Up the ladder and down the wall,
A halfpenny loaf will serve us all.
You find milk and I'll find flour,
And we'll have a pudding in half an hour.
The elderberries are blooming and the online discussion groups have been wrapped up; summer has begun. Homeschooling certainly doesn’t cease in summer, but it looks a good bit different. I like to use this opportunity to run through a “reflection and refresh” (currently using this wonderful list from Lisa over at Patterns for Life) and lean into whatever stands out. This year, summer priorities look like…
Encountering the Real - Hours of time in every day with no writing, no read-alouds, no movies, no phone calls, no projects, no group studies. Space to notice and appreciate and form relationships with the real creatures and rhythms around us, with no expectations. Time to watch how shadows move and rain falls and light play, to learn where the insects wander and what face your sister makes when she’s happy, to notice when the chickens like to lay their eggs and watch how intrusive fledglings are. Time to experiment with tending to the responsibilities of everyday life in new ways, for rearranging bedrooms and organizing bookshelves and managing the poultry. Lots of late nights and early mornings, plenty of long walks and days at the lake and little garden plots to tend.
Times Tables and other math facts - Skip counting, games, challenges, songs, math wrap-ups, etc. Math lessons have been dragging out with excruciating slowness each time we encounter long division, subtraction, etc. If we can speed up our recall before August, perhaps the entire process will move along with a bit more competence.
Music - Rather than following the AO rotations like we do during the school year, I like to spend a few months enjoying music just because it’s near and dear to me. We’re listening to the work of Scott Joplin and Ferde Grofe, learning all the Mother Goose canons from The Singing Family, and refreshing our Solfa knowledge while singing every hymn that we know from our hymnbook.
Drawing - I haven’t yet gone through Drawing with Children with my littlest two, so this is the summer when that gets to happen. Lessons are ready, but we’ll wait until the heat kicks in before making serious progress.
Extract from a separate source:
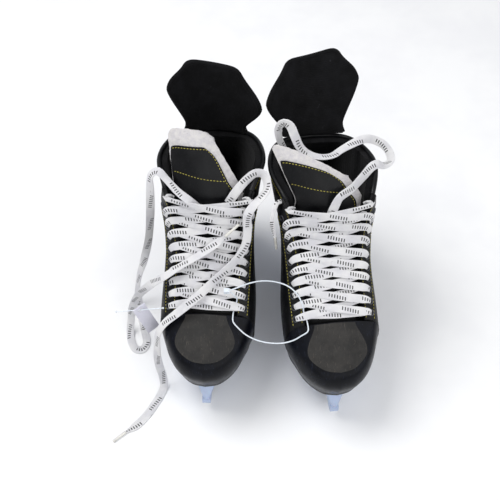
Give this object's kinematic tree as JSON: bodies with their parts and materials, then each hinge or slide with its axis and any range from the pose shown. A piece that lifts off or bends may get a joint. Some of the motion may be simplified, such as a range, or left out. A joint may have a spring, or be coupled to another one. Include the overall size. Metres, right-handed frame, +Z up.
{
  "type": "ice skates",
  "caption": "Laced ice hockey skates with felt tongues, flexing tendon guards and steel runners in plastic holders, tied together by a nylon loop.",
  "frame": {"origin": "middle of the pair's box, between the two skates, at the level of the runners' lower edges", "axes": "+X from the right skate to the left one, +Y from toes to heels, +Z up"},
  "size_m": [0.311, 0.3376, 0.2932],
  "materials": {
    "boot": "scuffed black",
    "toe_cap": "worn matte",
    "lining": "brushed",
    "felt": "felted",
    "sole": "moulded",
    "footbed": "felted foam",
    "holder": "moulded",
    "steel": "ground and polished",
    "lace": "braided",
    "aglet": "clear film",
    "nylon": "clear nylon",
    "paper": "plain card"
  },
  "bodies": {
    "skates": {"right_runner": "steel", "right_holder": "holder", "right_runner_bolt_front": "steel", "right_runner_bolt_rear": "steel", "right_outsole": "sole", "right_insole_board": "lining", "right_footbed": "footbed", "right_toe_cap": "toe_cap", "right_quarter_lateral": "boot", "right_eyestay_lateral": "boot", "right_quarter_medial": "boot", "right_eyestay_medial": "boot", "right_liner": "lining", "right_heel_stay": "boot", "right_tongue_lower": "felt", "right_lace_laced": "lace", "left_runner": "steel", "left_holder": "holder", "left_runner_bolt_front": "steel", "left_runner_bolt_rear": "steel", "left_outsole": "sole", "left_insole_board": "lining", "left_footbed": "footbed", "left_toe_cap": "toe_cap", "left_quarter_lateral": "boot", "left_eyestay_lateral": "boot", "left_quarter_medial": "boot", "left_eyestay_medial": "boot", "left_liner": "lining", "left_heel_stay": "boot", "left_tongue_lower": "felt", "left_lace_laced": "lace", "right_lace_end_medial": "lace", "right_aglet_medial": "aglet", "right_lace_end_lateral": "lace", "right_aglet_lateral": "aglet", "left_lace_end_lateral": "lace", "left_aglet_lateral": "aglet", "left_lace_end_medial": "lace", "left_aglet_medial": "aglet", "tie_loop": "nylon", "tie_lock": "nylon", "tag_barb": "nylon", "price_tag": "paper"},
    "right_tongue_top": {"right_tongue_upper": "felt"},
    "left_tongue_top": {"left_tongue_upper": "felt"},
    "right_guard": {"right_tendon_guard": "lining"},
    "left_guard": {"left_tendon_guard": "lining"}
  },
  "joints": [
    {"name": "right_guard_flex", "type": "hinge", "parent": "skates", "child": "right_guard", "pos_m": [-0.05951, 0.11478, 0.206], "axis": [-0.999, 0.0454, 0], "range_deg": [-8, 28], "stiffness_Nm_per_rad": 2},
    {"name": "right_tongue_fold", "type": "hinge", "parent": "skates", "child": "right_tongue_top", "pos_m": [-0.06455, 0.00389, 0.216], "axis": [0.999, -0.0454, 0], "range_deg": [0, 30], "stiffness_Nm_per_rad": 0.8},
    {"name": "left_guard_flex", "type": "hinge", "parent": "skates", "child": "left_guard", "pos_m": [0.04847, 0.10358, 0.206], "axis": [-0.9949, -0.1011, 0], "range_deg": [-8, 28], "stiffness_Nm_per_rad": 2},
    {"name": "left_tongue_fold", "type": "hinge", "parent": "skates", "child": "left_tongue_top", "pos_m": [0.05969, -0.00685, 0.216], "axis": [0.9949, 0.1011, 0], "range_deg": [0, 20], "stiffness_Nm_per_rad": 0.8}
  ]
}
Enunciation - Each child has a book that they read aloud from. Winnie the Pooh for one, McGuffey’s Fifth Reader for another, and Walter Buehr’s The French Explorers in America for the third.
Science - We did not get to any of the experiments from Physics Lab in the Home last year with my Year 4 student, so he gets to involve all of us as he directs one of these each week.
Life Skills - Sourdough bread keeps showing up and I’m not the one making it happen. Need I say more? Also, three weeks of art classes mean three weeks of packed lunches, and this year they’re fully responsible for packing their own.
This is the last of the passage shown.